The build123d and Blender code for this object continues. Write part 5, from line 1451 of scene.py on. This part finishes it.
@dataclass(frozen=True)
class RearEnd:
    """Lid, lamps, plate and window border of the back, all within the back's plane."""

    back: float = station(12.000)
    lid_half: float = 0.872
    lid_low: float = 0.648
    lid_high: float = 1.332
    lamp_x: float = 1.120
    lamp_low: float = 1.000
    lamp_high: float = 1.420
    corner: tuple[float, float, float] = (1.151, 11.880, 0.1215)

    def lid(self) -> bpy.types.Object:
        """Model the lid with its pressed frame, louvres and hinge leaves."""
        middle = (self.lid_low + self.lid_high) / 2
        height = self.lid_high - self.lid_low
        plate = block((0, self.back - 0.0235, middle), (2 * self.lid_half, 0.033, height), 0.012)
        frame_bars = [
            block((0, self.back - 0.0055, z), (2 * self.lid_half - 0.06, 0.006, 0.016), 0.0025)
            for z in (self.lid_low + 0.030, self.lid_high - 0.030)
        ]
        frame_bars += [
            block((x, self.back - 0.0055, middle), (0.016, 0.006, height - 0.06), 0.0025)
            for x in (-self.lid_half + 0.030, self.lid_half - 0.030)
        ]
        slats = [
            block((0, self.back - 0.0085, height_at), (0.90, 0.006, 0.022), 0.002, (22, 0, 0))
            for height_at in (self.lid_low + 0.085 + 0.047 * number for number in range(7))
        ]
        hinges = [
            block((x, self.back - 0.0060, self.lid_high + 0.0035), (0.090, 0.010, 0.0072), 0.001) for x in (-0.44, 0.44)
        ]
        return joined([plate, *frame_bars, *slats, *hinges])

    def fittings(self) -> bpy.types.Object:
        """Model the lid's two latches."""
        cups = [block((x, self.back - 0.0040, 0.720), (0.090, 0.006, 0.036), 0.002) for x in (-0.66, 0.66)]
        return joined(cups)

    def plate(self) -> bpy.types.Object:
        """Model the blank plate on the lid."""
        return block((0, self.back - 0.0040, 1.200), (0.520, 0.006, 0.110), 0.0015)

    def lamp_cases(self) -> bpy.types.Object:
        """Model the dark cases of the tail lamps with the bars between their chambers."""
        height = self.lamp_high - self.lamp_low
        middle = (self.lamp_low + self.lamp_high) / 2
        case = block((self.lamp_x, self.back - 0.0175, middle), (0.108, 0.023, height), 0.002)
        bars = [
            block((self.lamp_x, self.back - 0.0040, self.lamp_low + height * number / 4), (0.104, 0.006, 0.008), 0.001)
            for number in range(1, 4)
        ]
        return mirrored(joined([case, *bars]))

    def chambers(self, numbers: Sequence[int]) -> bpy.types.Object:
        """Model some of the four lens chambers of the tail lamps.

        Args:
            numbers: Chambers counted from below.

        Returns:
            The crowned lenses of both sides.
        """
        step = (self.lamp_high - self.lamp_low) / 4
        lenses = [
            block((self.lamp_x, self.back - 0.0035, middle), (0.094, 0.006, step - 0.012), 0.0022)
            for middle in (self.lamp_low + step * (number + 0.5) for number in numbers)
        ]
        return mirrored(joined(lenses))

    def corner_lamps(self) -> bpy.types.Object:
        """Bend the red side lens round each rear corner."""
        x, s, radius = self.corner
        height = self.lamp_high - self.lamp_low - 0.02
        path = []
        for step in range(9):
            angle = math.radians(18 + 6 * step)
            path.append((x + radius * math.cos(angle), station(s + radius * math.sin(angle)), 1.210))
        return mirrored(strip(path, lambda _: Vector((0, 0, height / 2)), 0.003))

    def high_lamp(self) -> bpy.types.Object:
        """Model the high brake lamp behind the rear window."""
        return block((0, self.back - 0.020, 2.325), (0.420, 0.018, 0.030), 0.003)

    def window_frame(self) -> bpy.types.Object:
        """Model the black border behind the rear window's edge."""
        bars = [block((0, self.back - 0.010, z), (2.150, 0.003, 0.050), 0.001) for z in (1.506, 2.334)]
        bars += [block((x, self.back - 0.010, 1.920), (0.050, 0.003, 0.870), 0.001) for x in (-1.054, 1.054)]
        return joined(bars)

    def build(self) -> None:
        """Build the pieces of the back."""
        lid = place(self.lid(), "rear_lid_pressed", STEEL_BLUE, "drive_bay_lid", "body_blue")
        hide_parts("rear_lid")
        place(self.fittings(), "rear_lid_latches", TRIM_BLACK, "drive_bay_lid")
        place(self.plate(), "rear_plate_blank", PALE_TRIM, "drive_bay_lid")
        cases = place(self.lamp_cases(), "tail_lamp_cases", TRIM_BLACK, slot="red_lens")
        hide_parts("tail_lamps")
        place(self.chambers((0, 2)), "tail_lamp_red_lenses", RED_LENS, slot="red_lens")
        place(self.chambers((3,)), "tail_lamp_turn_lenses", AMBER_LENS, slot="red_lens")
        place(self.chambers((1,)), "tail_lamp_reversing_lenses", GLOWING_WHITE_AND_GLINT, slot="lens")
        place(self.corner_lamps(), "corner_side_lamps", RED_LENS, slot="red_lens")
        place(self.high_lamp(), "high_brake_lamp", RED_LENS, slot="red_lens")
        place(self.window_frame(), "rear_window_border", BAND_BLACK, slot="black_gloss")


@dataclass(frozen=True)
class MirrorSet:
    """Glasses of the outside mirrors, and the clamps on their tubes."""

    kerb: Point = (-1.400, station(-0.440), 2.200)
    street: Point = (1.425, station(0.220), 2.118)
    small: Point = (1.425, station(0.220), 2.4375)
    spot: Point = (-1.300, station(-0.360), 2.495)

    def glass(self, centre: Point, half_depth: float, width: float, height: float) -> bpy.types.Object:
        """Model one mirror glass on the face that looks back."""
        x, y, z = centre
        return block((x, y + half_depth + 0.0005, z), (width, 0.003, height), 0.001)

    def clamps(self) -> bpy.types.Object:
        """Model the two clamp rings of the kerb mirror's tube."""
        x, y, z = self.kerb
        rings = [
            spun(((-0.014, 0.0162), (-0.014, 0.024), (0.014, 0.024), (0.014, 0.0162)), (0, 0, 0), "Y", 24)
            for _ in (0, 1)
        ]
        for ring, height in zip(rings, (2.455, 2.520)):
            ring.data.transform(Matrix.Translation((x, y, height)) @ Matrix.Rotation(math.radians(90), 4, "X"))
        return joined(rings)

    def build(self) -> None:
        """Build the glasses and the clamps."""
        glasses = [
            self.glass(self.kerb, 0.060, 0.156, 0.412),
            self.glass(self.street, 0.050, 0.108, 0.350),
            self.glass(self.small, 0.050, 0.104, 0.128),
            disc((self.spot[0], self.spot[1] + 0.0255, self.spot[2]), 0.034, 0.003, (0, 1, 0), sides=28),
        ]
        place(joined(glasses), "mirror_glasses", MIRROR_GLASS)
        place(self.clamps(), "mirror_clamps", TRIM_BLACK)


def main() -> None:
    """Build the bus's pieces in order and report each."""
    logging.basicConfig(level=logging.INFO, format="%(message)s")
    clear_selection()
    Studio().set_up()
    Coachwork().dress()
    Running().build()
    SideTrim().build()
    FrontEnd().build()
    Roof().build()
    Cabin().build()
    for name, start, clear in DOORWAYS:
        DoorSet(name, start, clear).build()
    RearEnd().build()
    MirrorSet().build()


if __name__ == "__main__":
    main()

- **DO THIS**: Look through the data and show every line containing "from".

- **WRITTEN RESPONSE**:
The build123d and Blender code for this object continues. Write part 5, from line 1451 of scene.py on. This part finishes it.
            numbers: Chambers counted from below.